Thursday, 7 February 2019

Miglė Miliūnaitė: The Sacrum-Profanum distinction in Church Fathers References to Music

The distinction between sacred and profane music was already made by Plato, who wished to exclude some instruments and tunes from his ideal state. Also, it could be found in the New Testament, where music instruments lost their sacred meaning, presented in the Old Testament. Although in both Greco-Roman and Jewish societies the role of music was very important, the Patristic musical puritanism was dominative during Early Christianity. Nowadays exclusion of musical instruments from the liturgy is still valid in the Orthodox Church, while in the Western culture sacred and profane music has a nonopposite relationship since the Late Middle-Ages. How we should interpret Patristic musical puritanism after this transformation?

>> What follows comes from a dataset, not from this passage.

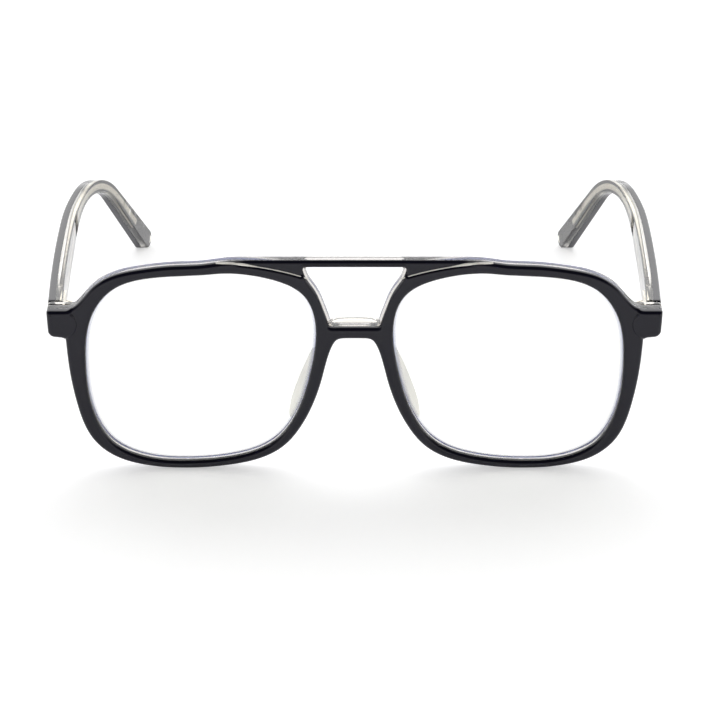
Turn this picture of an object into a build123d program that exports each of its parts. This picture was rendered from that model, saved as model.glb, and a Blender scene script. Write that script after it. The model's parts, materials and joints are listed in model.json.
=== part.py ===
from build123d import *
import math
import os

# Spectacles with a double bridge. Millimetres, +Z up, the wearer looks towards -Y.
# The rims and the temple tips stand on z = 0. The origin is the middle of the footprint.
# Depths behind the front face of the rims are called "back" below.

# ---------------------------------------------------------------- overall
overall_depth = 132.0        # front of the endpiece bosses to the back of the temple tips
front_half_width = 72.6      # at the endpieces
bar_top_z = 55.0             # flat top of the brow bar

# ---------------------------------------------------------------- front, layers
black_t = 1.4                # black layer of the rims
bar_step = 0.6               # the brow bar lies this far behind the rims
boss_h = 0.6                 # endpiece bosses stand proud of the rims
clear_t = 2.4                # clear layer behind the black one
block_t = 1.6                # clear blocks glued behind the endpieces
saddle_t = 3.0               # clear block glued behind the lower bridge
edge_round = 0.4             # polished edges of the front face
saddle_round = 0.9
saddle_half = 7.4            # half width of the saddle block at its shoulders
saddle_crown = 0.45          # its arch rises this far over the gap's lower edge
saddle_low_z = 32.0
gap_lip = 0.55               # the clear layer shows this far inside the gap, at its sides

spare = 1.0                  # cutting bodies reach this far past what they cut

y_face = -overall_depth / 2 + boss_h
back_black = black_t
back_clear = back_black + clear_t
back_block = back_clear + block_t
back_saddle = back_clear + saddle_t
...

Have Church Fathers negative connotations to musical instruments lost their relevance in the Catholic Church? Even though the concept of music in the writings of Church Fathers is multivalent, two musical conceptions became common in patristic literature: living in harmony and exclaiming in a single voice. The presentation assumes that it is not commensurable with the most prevalent contemporary conceptions of music. Reinterpreting fragments against music instruments and passages that signal acceptance of music as one of the liberal arts, the presentation seeks to show, that distinguishing sacred and profane music could be made not by judging elements of music, but by criteria of mind and senses.